_PROMPT_
Reproduce exactly the lines below from the one containing "the direction d" through the one containing "before = set(bpy.data.objects)", including both, and nothing else.

* BEGIN *

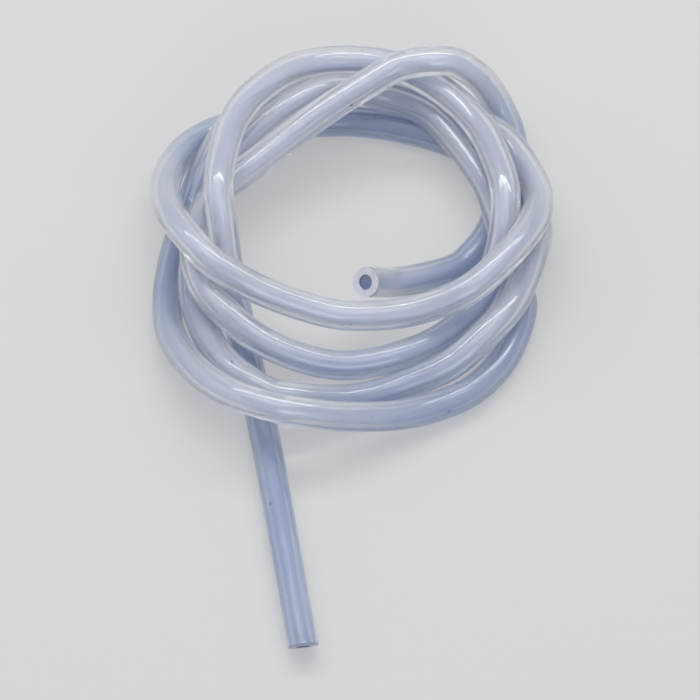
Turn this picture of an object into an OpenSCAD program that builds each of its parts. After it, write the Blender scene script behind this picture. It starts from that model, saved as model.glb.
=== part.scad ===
// Length of soft silicone laboratory tubing, lying in a loose coil of five turns with a straight tail.
// One piece: a round tube with a round bore, cut off and open at both ends.
// Millimetres. +X to the right, +Y away from the front, +Z up. The tubing rests on Z = 0, and the
// origin is the middle of the rectangle that it covers there.

/* [Tubing] */
// Outside diameter of the tubing
tube_od = 6; // [4.5:0.1:6]
// Diameter of the bore
tube_id = 3; // [1.5:0.1:3.4]

/* [Coil] */
// Width of the coil across its widest turns
coil_w = 79.5; // [79.5:0.5:110]
// Straight length of the tail that runs out of the coil to the front
tail_len = 57; // [30:1:120]

/* [Cut ends] */
// Straight length at each end, with a true round bore for a barb
end_len = 8; // [5:0.5:9]
// Slant of the cut at the tail's end, in degrees from a square cut
tail_cut = 33; // [0:1:35]

/* [Facets] */
// Flat sides around the tubing where it curves
sides = 12; // [8:2:14]
// Largest change of direction from one ring to the next, in degrees
ring_turn = 15; // [12:1:20]
// Longest stretch between two rings
ring_gap = 9; // [8:1:20]

/* [Hidden] */
// The turns lie on one another, so the heights below follow the diameter of the tubing.
// They were laid out for tubing of this diameter, in a coil of this width.
laid_od = 6;
laid_w = 79.5;
// The tail: its inner end, where it bends into the coil, and its direction outwards
tail_bend = [-17.5, -43, 3];
tail_dir = [0.147, -0.989, 0];
// From the tail up the left side, over the front and the back of the pile
climb = [
    [-20, -30, 3.5], [-22, -20, 6], [-24, -12, 11.5], [-25, -6, 16.5],
    [-26, 2, 19.5], [-25, 11, 19.5], [-23, 19.5, 18.5]
];
// First turn: over the back of the pile, down the inside of the right and across the front
turn_1 = [
    [-19.5, 26.5, 17.5], [-12.5, 34.5, 15.5], [-7.5, 38, 13.5], [-1, 39.5, 12.5], [5, 39, 12.5],
    [9.5, 37, 13.5], [17.5, 31, 14.5], [25, 22, 15], [28.5, 13.5, 15.5], [30.5, 5.5, 15.5],
    [30.5, -3, 13.5], [29, -9, 10], [26, -16, 6.5], [19, -24, 5.5], [10, -29.5, 6],
    [-1, -32, 6], [-10, -31.5, 8], [-18.5, -28.5, 10.5], [-24, -24.5, 12.5], [-28.5, -18.5, 13]
];
// Second turn: from the left over the top of the back, down to the floor at the right
turn_2 = [
    [-30.5, -11.5, 13.5], [-30.5, -5.5, 13.5], [-28.5, 1, 13.5], [-25, 7, 13], [-19.5, 12.5, 13],
    [-11.5, 19.5, 14], [-5, 24, 16], [2, 28.5, 17.5], [9, 32.5, 19], [13, 33, 20],
    [17, 33, 20.5], [20.5, 33.5, 19.5], [24, 33.5, 16.5], [27, 33.5, 12], [29.5, 32, 7.5],
    [31.5, 28.5, 4.5], [32.5, 23.5, 3], [34.5, 16.5, 3], [36.5, 8, 3.5], [37, 1, 5.5],
    [36, -6.5, 9], [34, -14.5, 10], [31.5, -21, 10.5], [27, -27, 10], [20, -32.5, 7],
    [10.5, -35.5, 4], [2, -39, 4.5], [-5, -41, 6.5], [-10.5, -42, 8.5], [-15, -41.5, 9],
    [-19.5, -39, 9.5], [-26, -31, 8.5], [-30.5, -17, 6.5]
];
// Third turn: the inner edge of the bundle at the back, then the outermost turn in front
turn_3 = [
    [-31, -10, 7], [-29.5, 1, 7.5], [-28, 7, 7.5], [-25.5, 12, 8], [-23.5, 15.5, 9.5],
    [-22, 18, 10.5], [-17.5, 22.5, 12.5], [-11.5, 27, 14], [-6, 30.5, 14], [-1, 33, 12],
    [9, 32.5, 9], [15.5, 29, 9], [23.5, 18, 9], [27, 11, 9], [29, 4, 9],
    [30, 0, 8], [31, -4, 5], [32.5, -9, 3.5], [34, -14.5, 3], [30.5, -27.5, 3],
    [24, -36, 3], [16.5, -40.5, 3.5], [9.5, -44, 5.5], [-1, -47.5, 9.5], [-8, -49, 12.5],
    [-14, -49, 14], [-19.5, -47, 14], [-24, -44, 13], [-28.5, -39, 11], [-32.5, -32, 8.5],
    [-35.5, -22.5, 5], [-36, -12.5, 3], [-35, -4, 3]
];
// Fourth turn: low behind the pile, then round the outside of the right to the top in front
turn_4 = [
    [-34, 1, 3], [-33, 5.5, 3], [-31.5, 10, 3], [-30, 14.5, 4.5], [-28, 18.5, 6],
    [-26, 22, 8], [-22.5, 27, 9], [-16.5, 30.5, 9], [-8.5, 33.5, 9], [-4, 36.5, 7],
    [0, 38, 5.5], [10, 37, 4], [15, 35, 5], [20, 32.5, 6], [26, 27, 8],
    [30.5, 22, 9.5], [34.5, 15, 10], [37, 6, 12.5], [36.5, -2.5, 15.5], [32.5, -11, 17],
    [24, -20, 15.5], [16.5, -22, 12.5], [9.5, -23, 11], [-1.5, -23, 10.5], [-9, -22, 12],
    [-16.5, -20.5, 14.5], [-22.5, -18.5, 17], [-27.5, -16, 19], [-31.5, -11, 19.5]
];
// Last turn: down the outside of the left, along the floor behind and round to the free end
turn_5 = [
    [-35, -4, 18], [-36.5, 6, 13], [-36, 12.5, 10], [-34.5, 18.5, 7], [-32, 24, 4.5],
    [-28.5, 28, 3], [-21.5, 31, 3], [-15.5, 32, 3], [-8, 31.5, 3], [1, 31.5, 3],
    [10, 30, 3], [21.5, 25.5, 3], [26.5, 20.5, 3], [28.5, 14.5, 3], [29, 8.5, 3],
    [27, 2.5, 3], [22, -4.5, 3], [14.5, -10, 6], [8, -14, 9.5]
];
// Direction of the free end, which rises towards the front
free_dir = [-0.55, -0.51, 0.66];

r_out = tube_od / 2;
r_in = tube_id / 2;
// The curved body stays just inside the round ends that it runs into, and is straight there
seam = 0.01;
seam_len = 0.5;
seam_run = 1;
spread = coil_w / laid_w;
lift = tube_od / laid_od;
t_out = tail_dir / norm(tail_dir);
f_out = free_dir / norm(free_dir);

function placed(p) = [p[0] * spread, p[1] * spread, max(r_out, p[2] * lift)];
inner_end = placed(tail_bend);
tail_start = inner_end + t_out * (tail_len - end_len);
laid = [for (p = concat([tail_bend], climb, turn_1, turn_2, turn_3, turn_4, turn_5)) placed(p)];
coil_end = laid[len(laid) - 1];
free_start = coil_end + f_out * seam_run;
route = concat([tail_start, tail_start - t_out * seam_run], laid, [free_start + f_out * end_len]);

// Smooth curve through four neighbouring points, between the second and the third
function curve(p, q, r, s, u) = let (
        a = sqrt(norm(q - p)),
        b = a + sqrt(norm(r - q)),
        c = b + sqrt(norm(s - r)),
        t = a + (b - a) * u,
        pq = ((a - t) * p + t * q) / a,
        qr = ((b - t) * q + (t - a) * r) / (b - a),
        rs = ((c - t) * r + (t - b) * s) / (c - b),
        near = ((b - t) * pq + t * qr) / b,
        far = ((c - t) * qr + (t - a) * rs) / (c - a)
    ) ((b - t) * near + (t - a) * far) / (b - a);
function bend(p, q, r) = acos(min(1, (q - p) * (r - q) / norm(q - p) / norm(r - q)));
function steps(i) = let (
        turning = (bend(route[i - 1], route[i], route[i + 1]) + bend(route[i], route[i + 1], route[i + 2])) / 2
    ) max(1, ceil(turning / ring_turn), ceil(norm(route[i + 1] - route[i]) / ring_gap));
function on_floor(p) = [p[0], p[1], max(r_out, p[2])];

last = len(route) - 2;
axis_points = concat(
    [tail_start],
    [for (i = [1 : last - 1]) let (n = steps(i)) for (k = [0 : n - 1])
        on_floor(curve(route[i - 1], route[i], route[i + 1], route[i + 2], k / n))],
    [coil_end, free_start]
);
rings = len(axis_points);
// Middle of the rectangle that the coil and its tail cover
tail_tip = tail_start + t_out * (end_len + r_out * tan(tail_cut));
xs = [for (p = axis_points) p[0]];
ys = [for (p = axis_points) p[1]];
middle = [(min(xs) + max(xs)) / 2, (tail_tip[1] + max(ys) + r_out) / 2, 0];

function unit(v) = v / norm(v);
function across(v, t) = unit(v - (v * t) * t);
function along(i) = i < 2 ? -t_out : i > rings - 3 ? f_out : unit(axis_points[i + 1] - axis_points[i - 1]);
// Each ring's first spoke is the one before it, turned square to the tubing with no twist
spokes = [for (i = 0, s = across([0, 0, 1], along(0)); i < rings; i = i + 1, s = i < rings ? across(s, along(i)) : s) s];

function ring(i, r) = let (s = spokes[i], b = cross(along(i), s))
    [for (k = [0 : sides - 1]) axis_points[i] + r * (cos(360 * k / sides) * s + sin(360 * k / sides) * b)];

module body() {
    outer = [for (i = [0 : rings - 1]) each ring(i, r_out - seam)];
    inner = [for (i = [0 : rings - 1]) each ring(i, r_in - seam)];
    m = rings * sides;
    e = m - sides;
    walls = [for (i = [0 : rings - 2]) for (k = [0 : sides - 1]) let (
            a = i * sides + k,
            b = i * sides + (k + 1) % sides,
            c = b + sides,
            d = a + sides
        ) each [[a, d, c], [a, c, b], [a + m, c + m, d + m], [a + m, b + m, c + m]]];
    mouths = [for (k = [0 : sides - 1]) let (n = (k + 1) % sides)
        each [[k, n, n + m], [k, n + m, k + m], [e + k, e + k + m, e + n + m], [e + k, e + n + m, e + n]]];
    polyhedron(points = concat(outer, inner), faces = concat(walls, mouths), convexity = 10);
}

// Straight end with a true round wall and bore, running out along the direction d
module cut_end(p, d, slant) {
    side = unit(cross(d, [0, 0, 1]));
    up = cross(side, d);
    reach = end_len + 2 * r_out;
    multmatrix([[side[0], up[0], d[0], p[0]], [side[1], up[1], d[1], p[1]], [side[2], up[2], d[2], p[2]], [0, 0, 0, 1]])
    difference() {
        translate([0, 0, -seam_len])
            cylinder(h = seam_len + reach, r = r_out, $fn = 60);
        translate([0, 0, -2 * seam_len])
            cylinder(h = 3 * seam_len + reach, r = r_in, $fn = 60);
        translate([0, 0, end_len])
            rotate([slant, 0, 0])
                translate([-2 * tube_od, -2 * tube_od, 0])
                    cube([4 * tube_od, 4 * tube_od, 2 * reach]);
    }
}

module tubing() {
    color([0.78, 0.84, 0.9])
    translate(-middle)
    union() {
        body();
        cut_end(tail_start, t_out, tail_cut);
        cut_end(free_start, f_out, 0);
    }
}

tubing();
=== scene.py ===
"""Silicone tubing coil: one length of translucent tubing, lying in a loose coil on a pale floor."""

import math

import bmesh
import bpy
from bpy.props import FloatProperty, FloatVectorProperty, IntProperty, PointerProperty
from bpy.types import Operator, Panel, PropertyGroup
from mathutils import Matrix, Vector


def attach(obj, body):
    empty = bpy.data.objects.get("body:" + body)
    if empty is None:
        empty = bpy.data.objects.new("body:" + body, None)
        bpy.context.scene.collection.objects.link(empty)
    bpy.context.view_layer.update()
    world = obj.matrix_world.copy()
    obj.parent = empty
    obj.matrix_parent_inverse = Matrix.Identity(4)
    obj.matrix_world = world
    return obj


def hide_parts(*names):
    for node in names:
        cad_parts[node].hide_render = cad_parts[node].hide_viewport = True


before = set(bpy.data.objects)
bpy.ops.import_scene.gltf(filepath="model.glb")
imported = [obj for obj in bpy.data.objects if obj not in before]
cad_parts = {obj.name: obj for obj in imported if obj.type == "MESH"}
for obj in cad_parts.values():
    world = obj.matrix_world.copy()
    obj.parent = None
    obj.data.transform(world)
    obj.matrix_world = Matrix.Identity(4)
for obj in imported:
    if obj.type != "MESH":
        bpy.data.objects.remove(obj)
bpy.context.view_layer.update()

bl_info = {
    "name": "Silicone Tubing Coil",
    "version": (1, 0, 0),
    "blender": (4, 5, 0),
    "location": "View3D > Sidebar > Tubing",
    "description": "Builds a loose coil of translucent silicone tubing and its studio stage",
    "category": "Object",
}

# Where the tubing runs, turn by turn, in metres. The origin of these points is under the
# middle of the turns, and MIDDLE moves it to the middle of the rectangle that all of it covers.
MIDDLE = Vector((0.000319, -0.029404, 0))
TAIL_BEND = (-0.0175, -0.043, 0.003)
TAIL_DIR = Vector((0.147, -0.989, 0)).normalized()
TAIL_LENGTH = 0.057
FREE_DIR = Vector((-0.55, -0.51, 0.66)).normalized()
END_LENGTH = 0.008
SEAM_RUN = 0.001
# The straight ends are cut into this many steps
END_STEPS = 9
# From the tail up the left side, over the front and the back of the pile
CLIMB = (
    (-0.02, -0.03, 0.0035), (-0.022, -0.02, 0.006), (-0.024, -0.012, 0.0115), (-0.025, -0.006, 0.0165),
    (-0.026, 0.002, 0.0195), (-0.025, 0.011, 0.0195), (-0.023, 0.0195, 0.0185),
)
# Over the back of the pile, down the inside of the right and across the front
TURN_1 = (
    (-0.0195, 0.0265, 0.0175), (-0.0125, 0.0345, 0.0155), (-0.0075, 0.038, 0.0135), (-0.001, 0.0395, 0.0125),
    (0.005, 0.039, 0.0125), (0.0095, 0.037, 0.0135), (0.0175, 0.031, 0.0145), (0.025, 0.022, 0.015),
    (0.0285, 0.0135, 0.0155), (0.0305, 0.0055, 0.0155), (0.0305, -0.003, 0.0135), (0.029, -0.009, 0.01),
    (0.026, -0.016, 0.0065), (0.019, -0.024, 0.0055), (0.01, -0.0295, 0.006), (-0.001, -0.032, 0.006),
    (-0.01, -0.0315, 0.008), (-0.0185, -0.0285, 0.0105), (-0.024, -0.0245, 0.0125), (-0.0285, -0.0185, 0.013),
)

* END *

_RESPONSE FOR THIS EXERCISE_
// Straight end with a true round wall and bore, running out along the direction d
module cut_end(p, d, slant) {
    side = unit(cross(d, [0, 0, 1]));
    up = cross(side, d);
    reach = end_len + 2 * r_out;
    multmatrix([[side[0], up[0], d[0], p[0]], [side[1], up[1], d[1], p[1]], [side[2], up[2], d[2], p[2]], [0, 0, 0, 1]])
    difference() {
        translate([0, 0, -seam_len])
            cylinder(h = seam_len + reach, r = r_out, $fn = 60);
        translate([0, 0, -2 * seam_len])
            cylinder(h = 3 * seam_len + reach, r = r_in, $fn = 60);
        translate([0, 0, end_len])
            rotate([slant, 0, 0])
                translate([-2 * tube_od, -2 * tube_od, 0])
                    cube([4 * tube_od, 4 * tube_od, 2 * reach]);
    }
}

module tubing() {
    color([0.78, 0.84, 0.9])
    translate(-middle)
    union() {
        body();
        cut_end(tail_start, t_out, tail_cut);
        cut_end(free_start, f_out, 0);
    }
}

tubing();
=== scene.py ===
"""Silicone tubing coil: one length of translucent tubing, lying in a loose coil on a pale floor."""

import math

import bmesh
import bpy
from bpy.props import FloatProperty, FloatVectorProperty, IntProperty, PointerProperty
from bpy.types import Operator, Panel, PropertyGroup
from mathutils import Matrix, Vector


def attach(obj, body):
    empty = bpy.data.objects.get("body:" + body)
    if empty is None:
        empty = bpy.data.objects.new("body:" + body, None)
        bpy.context.scene.collection.objects.link(empty)
    bpy.context.view_layer.update()
    world = obj.matrix_world.copy()
    obj.parent = empty
    obj.matrix_parent_inverse = Matrix.Identity(4)
    obj.matrix_world = world
    return obj


def hide_parts(*names):
    for node in names:
        cad_parts[node].hide_render = cad_parts[node].hide_viewport = True


before = set(bpy.data.objects)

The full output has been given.